Section 6.2.3 of the DSC will be amended to require distributors to provide an information package to any person who requests it. The package will contain information necessary to assess project feasibility, including the process for connecting to the distributor’s system, and information regarding the necessary approvals from the Electrical Safety Authority, the IESO, the OEB or other bodies. Section 6.2.9.1. provides a list of further information provision requirements for distributors where project proponents request a meeting regarding potential connection to that distributor’s system.

Distributor Assessment Responsibilities

In addition to other assessment requirements, a new Section 6.2.14A would require distributors that have completed a CIA and allocated capacity to a proposed embedded generation facility to notify other transmitters or distributors connected to the same feeder or substation with respect to: the proposed in-service date, the rated capacity and the type of technology being allocated to the feeder or substation. These requirements must be met within 10 days of the distributor issuing its assessment as well as on an on-going basis whenever there are any changes in project status.

Technical Requirements for Applicants

Section 6.2.11 requires applicants to provide all necessary technical information required by the distributor to complete its CIA. This would include confirmation of meeting new requirements such as evidence of site control and an in-service date no later than three years after the completion of the CIA or in accordance with the requirements of an executed OPA contract. A new Section 6.2.18g will include a requirement in the CCA that applicants complete their engineering design and provide detailed electrical drawings to the distributor at least 6 months prior to a project’s specified in-service date.

Connection Cost Deposit and Capacity Allocation Deposit

In order to ensure that projects move forward in a timely manner following capacity allocation, the OEB is proposing two mandatory security deposits that must be paid by applicants at the time the CCA is executed.
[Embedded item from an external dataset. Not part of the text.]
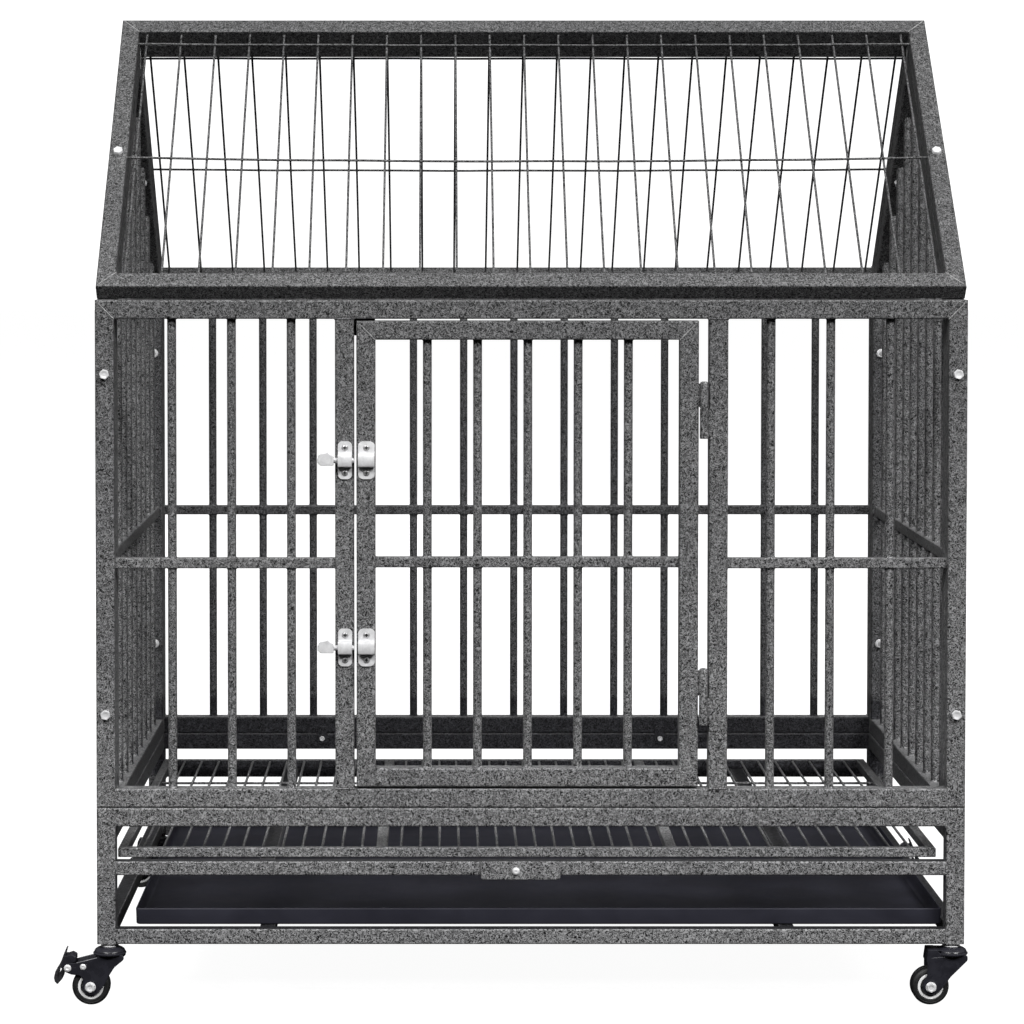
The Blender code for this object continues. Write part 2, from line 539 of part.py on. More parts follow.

Detailed provisions on these cost arrangements are contained in proposed amendments to Section 6.2.18 – this section will also set out certain other requirements for the CCA.

The Connection Cost Deposit will be equal to 100% of the estimated total allocated connection cost and is meant to compensate distributors for the costs they incur for connecting the applicant’s project to the distribution system. The Capacity Allocation Deposit is a measure of the capacity being reserved and will be $20,000 per megawatt of capacity for the proposed project. However, if the project does not go into service within 15 months of the capacity allocation being granted an Additional Capacity Allocation Deposit of $20,000 per megawatt of capacity will be required. The capacity allocation deposits are fully refundable to the applicant upon project connection in accordance with its CCA.
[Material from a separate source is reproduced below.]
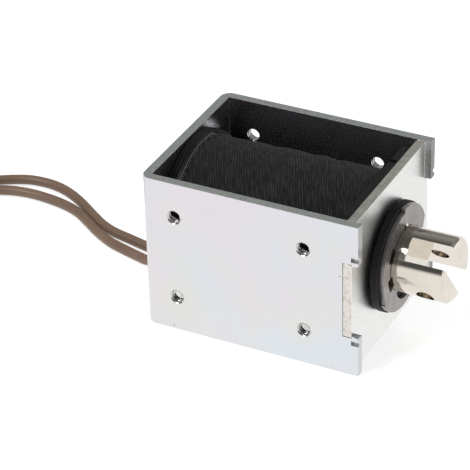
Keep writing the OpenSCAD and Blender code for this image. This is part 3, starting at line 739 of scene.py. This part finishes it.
def makeThreads():
    f = threadForm
    half = (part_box("frame")[1].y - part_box("frame")[0].y) / 2
    g = Graph("tappedThreads", "zincSheet", Pitch=f["pitch"] * mm, Turns=f["turns"], Bore=f["bore"] * mm,
              Ridge=f["ridge"] * mm, SpacingX=f["dx"] * mm, SpacingZ=f["dz"] * mm, Leg=half)
    tall = g.math("MULTIPLY", g.value("Pitch"), g.value("Turns"))
    helix = g.add("GeometryNodeCurveSpiral", None, {"Resolution": 28, "Rotations": g.value("Turns"),
                  "Start Radius": g.value("Bore"), "End Radius": g.value("Bore"), "Height": tall})
    ridge = g.circle(4, "Ridge")
    thread = g.add("GeometryNodeCurveToMesh", None,
                   {"Curve": helix.outputs[0], "Profile Curve": ridge, "Fill Caps": True})
    grid = g.add("GeometryNodeMeshGrid", None, {"Size X": g.value("SpacingX"), "Size Y": g.value("SpacingZ"),
                 "Vertices X": 2, "Vertices Y": 2})
    holes = g.add("GeometryNodeInstanceOnPoints", None,
                  {"Points": grid.outputs[0], "Instance": thread.outputs[0]})
    sides = []
    for side in (-1, 1):
        inset = g.math("MULTIPLY", g.math("SUBTRACT", g.value("Leg"), f["inset"] * mm), side)
        move = g.add("ShaderNodeCombineXYZ", None, {0: at(f["holeX"], 0, 0).x, 1: inset, 2: axisHeight})
        turned = g.add("GeometryNodeTransform", None,
                       {"Geometry": holes.outputs[0], "Translation": move.outputs[0],
                        "Rotation": (side * math.pi / 2, 0, 0)})
        sides.append(turned.outputs[0])
    piece = g.build("tappedThreads", g.join(*sides))
    smooth(piece.data, 30)
    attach(piece, "solenoid")


makeThreads()


hemForm = {"radius": 17.42, "thread": 0.04, "stitches": 105, "long": 0.42, "thin": 0.028,
           "near": 0.12, "spread": 0.45, "seed": 7, "from": 0.455, "to": 0.99}


def makeHem():
    f = hemForm
    g = Graph("hemThread", "hem", Radius=f["radius"] * mm, Thread=f["thread"] * mm, Stitches=f["stitches"],
              Long=f["long"] * mm, Thin=f["thin"] * mm, Near=f["near"] * mm, Spread=f["spread"] * mm,
              Seed=f["seed"], From=f["from"], To=f["to"])
    circle = g.circle(220, "Radius")
    section = g.circle(6, "Thread")
    shown = g.add("GeometryNodeTrimCurve", {"mode": "FACTOR"},
                  {0: circle, 2: g.value("From"), 3: g.value("To")})
    thread = g.add("GeometryNodeCurveToMesh", None,
                   {"Curve": shown.outputs[0], "Profile Curve": section, "Fill Caps": True})
    places = g.add("GeometryNodeCurveToPoints", {"mode": "COUNT"}, {"Curve": shown.outputs[0],
                   "Count": g.value("Stitches")})
    aside = g.add("FunctionNodeRandomValue", {"data_type": "FLOAT"},
                  {2: g.value("Near"), 3: g.value("Spread"), "Seed": g.value("Seed")})
    # each stitch lies across the hem, and lower the further in it is
    sink = g.math("MULTIPLY", aside.outputs[1], -0.30)
    place = g.add("GeometryNodeInputPosition").outputs[0]
    outward = g.add("ShaderNodeVectorMath", {"operation": "NORMALIZE"}, {0: place}).outputs[0]
    lowered = g.add("ShaderNodeVectorMath", {"operation": "SCALE"}, {0: outward, "Scale": sink}).outputs[0]
    along = g.add("ShaderNodeCombineXYZ", None, {2: aside.outputs[1]}).outputs[0]
    shift = g.add("ShaderNodeVectorMath", {"operation": "ADD"}, {0: lowered, 1: along}).outputs[0]
    moved = g.add("GeometryNodeSetPosition", None, {"Geometry": places.outputs[0], "Offset": shift})
    stitch = g.add("GeometryNodeMeshCylinder", {"fill_type": "NGON"},
                   {"Vertices": 6, "Radius": g.value("Thin"), "Depth": g.value("Long")})
    lean = g.add("FunctionNodeRandomValue", {"data_type": "FLOAT_VECTOR"},
                 {0: (-0.5, -0.5, 0), 1: (0.5, 0.5, 3.1), "Seed": g.value("Seed")})
    size = g.add("FunctionNodeRandomValue", {"data_type": "FLOAT"},
                 {2: 0.35, 3: 1.1, "Seed": g.value("Seed")})
    stitches = g.add("GeometryNodeInstanceOnPoints", None,
                     {"Points": moved.outputs[0], "Instance": stitch.outputs[0],
                      "Rotation": lean.outputs[0], "Scale": size.outputs[1]})
    clothEnd = (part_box("coil_wrap")[0].x + 0.02 * mm, 0, axisHeight)
    both = g.add("GeometryNodeTransform", None,
                 {"Geometry": g.join(thread.outputs[0], stitches.outputs[0]),
                  "Translation": clothEnd, "Rotation": (0, math.pi / 2, 0)})
    piece = g.build("hemThread", both.outputs[0])
    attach(piece, "solenoid")


makeHem()
print("threads and hem made")


# ---------- floor, backdrop, light

stageForm = {"floor": 6.0, "glow": 0.62, "mirror": 0.95, "sky": 0.5, "nearCard": 0.10,
             "card": ((0.0, 0.95), (0.10, 0.32), (0.28, 0.24), (0.50, 0.36), (0.66, 0.28), (0.86, 0.10)),
             "lamps": {"keyLamp": ((-0.40, -0.58, 0.85), 0.34, 3.6),
                       "fillLamp": ((0.95, -0.3, 0.45), 0.5, 1.2),
                       "rimLamp": ((0.25, 0.6, 1.0), 0.5, 1.6)}, "unseen": ("fillLamp", "rimLamp")}


def rayKinds(s):
    rays = s.node("ShaderNodeLightPath")
    kinds = ("Camera", "Glossy", "Transmission")
    camera, glossy, through = (s.out(rays, "Is %s Ray" % kind) for kind in kinds)
    return camera, glossy + through


def makeStage():
    f = stageForm
    mesh = bpy.data.meshes.new("floor")
    h = f["floor"]
    mesh.from_pydata([(x, y, -0.1 * mm) for x, y in ((-h, -h), (h, -h), (h, h), (-h, h))], [], [(0, 1, 2, 3)])
    floor = bpy.data.objects.new("floor", mesh)
    bpy.context.scene.collection.objects.link(floor)
    mesh.materials.append(bpy.data.materials.new("paleFloor"))
    s = Shade(mesh.materials[0])
    camera, mirrored = rayKinds(s)
    matt = s.out(s.node("ShaderNodeBsdfDiffuse", None, {"Color": (0.82, 0.82, 0.82, 1)}))
    glow = s.out(s.node("ShaderNodeEmission", None, {"Strength": camera * f["glow"]}))
    lit = s.out(s.node("ShaderNodeAddShader", None, {0: matt, 1: glow}))
    plain = s.out(s.node("ShaderNodeEmission", None, {"Strength": f["mirror"]}))
    both = s.node("ShaderNodeMixShader", None, {0: mirrored, 1: lit, 2: plain})
    s.node("ShaderNodeOutputMaterial", None, {0: s.out(both)})

    world = bpy.data.worlds.new("studio")
    bpy.context.scene.world = world
    s = Shade(world)
    camera, mirrored = rayKinds(s)
    aimY, height = s.parts(s.out(s.node("ShaderNodeTexCoord"), "Generated"))[1:]
    # white to the eye, and to anything that mirrors it a bright horizon
    # under dim cards, the dimmer one in front
    stops = [(place, (grey, grey, grey)) for place, grey in f["card"]]
    far = s.out(s.node("ShaderNodeValToRGB", {"stops": stops}, {0: height}))
    front = f["mirror"] + s.step(height, 0.02, 0.16) * (f["nearCard"] - f["mirror"])
    behind = s.step(aimY, -0.25, 0.15)
    card = s.mix(behind, s.vector(front, front, front), far)
    card = s.parts(card)[0]
    level = camera + mirrored * card + (1 - camera - mirrored) * f["sky"]
    background = s.out(s.node("ShaderNodeBackground", None, {"Strength": level}))
    s.node("ShaderNodeOutputWorld", None, {0: background})

    for name, (place, size, power) in f["lamps"].items():
        data = bpy.data.lights.new(name, "AREA")
        data.energy = power
        data.size = size
        data.shape = "DISK"
        lamp = bpy.data.objects.new(name, data)
        lamp.visible_glossy = name not in f["unseen"]
        lamp.location = place
        lamp.rotation_euler = (Vector((0, 0, 0.02)) - Vector(place)).to_track_quat("-Z", "Y").to_euler()
        bpy.context.scene.collection.objects.link(lamp)


makeStage()
bpy.context.scene.view_settings.view_transform = "Standard"
print("stage lit")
Since the Connection Cost Deposit is a measure of the costs of connection, any portion not used in connecting the project will be refundable to the applicant. Likewise, if the applicant’s project is not ultimately connected to the system, it is refundable minus any costs incurred by the distributor for any work completed in respect of the applicant’s project. Conversely, both the Capacity Allocation Deposit and the Additional Capacity Allocation Deposit are forfeited by the applicant if the project is not connected to the distribution system.

For projects that are OPA contracts (such as FIT contracts) the amount of the Capacity Allocation Deposit and the Additional Capacity Allocation Deposit would be reduced to account for similar security deposits required by the OPA in order to avoid duplication.

Transition Procedures

Any existing applications where capacity is not currently available will be impermissible and effectively terminated under the new DSC. Where a CIA application has been made but not yet completed, these applications will be amended to conform to the new DSC requirements.
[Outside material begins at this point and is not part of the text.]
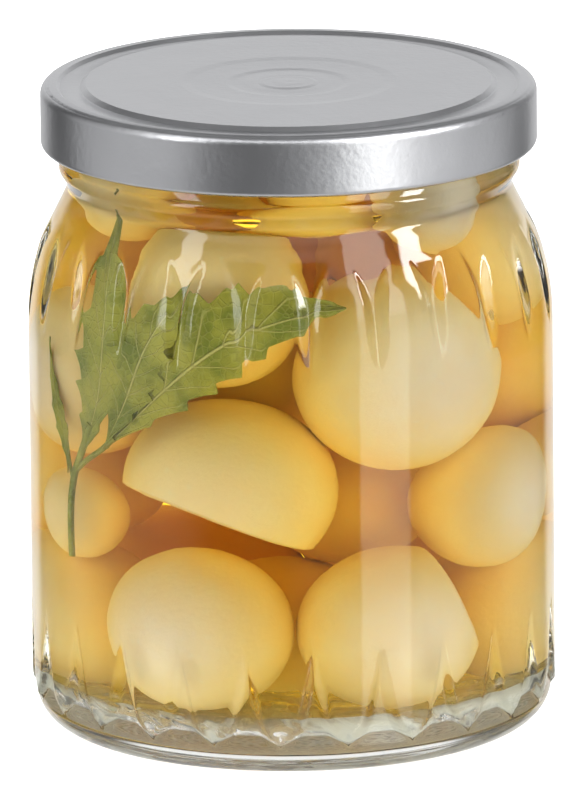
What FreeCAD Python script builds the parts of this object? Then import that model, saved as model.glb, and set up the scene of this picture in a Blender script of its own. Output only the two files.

For CIA applications that have been completed where a CCA has actually been executed with a distributor (including RESOP contracts), project proponents will be required to pay the two security deposits described above within the specified time or have their allocation removed. A more complicated scenario is where a CIA application has been completed but a CCA has not yet been executed, including projects that have not reached the 12 month queue time limit or which have been on the queue longer than 12 months but have been hampered by the delay between the termination of RESOP and the issuance of new FIT contracts. In these cases, the CCA must be executed in accordance with the dates in 6.2.18C and applicants would have to pay the security deposits mentioned above within the appropriate timeline.

For proponents with new applications (after March 13, 2009) that are not seeking a FIT contract, their CIA must conform to the new DSC if made after its adoption and will be amended in accordance with the new DSC if made before its adoption. New applications seeking FIT contracts will be treated somewhat differently since under the OPA’s proposed FIT rules projects seeking a FIT contract must obtain their FIT contract before they can seek a CIA with the OEB. Once the FIT contract is obtained, project proponents can then make CIA applications which must conform to the new DSC.

What’s Next

Interested parties have until June 10, 2009 to comment on the OEB’s proposed amendments. The OEB will not be making cost awards in this matter. The amendments are proposed to come into force on the date the final amendments are published on the OEB website, a date the OEB anticipates will be prior to the OPA issuing FIT contracts. Consequently, project proponents seeking to make new CIA applications with FIT contracts will have to wait for the OPA to adopt its new FIT contract rules before making their CIA applications, whereas proponents of non-FIT projects will be able to get an earlier start.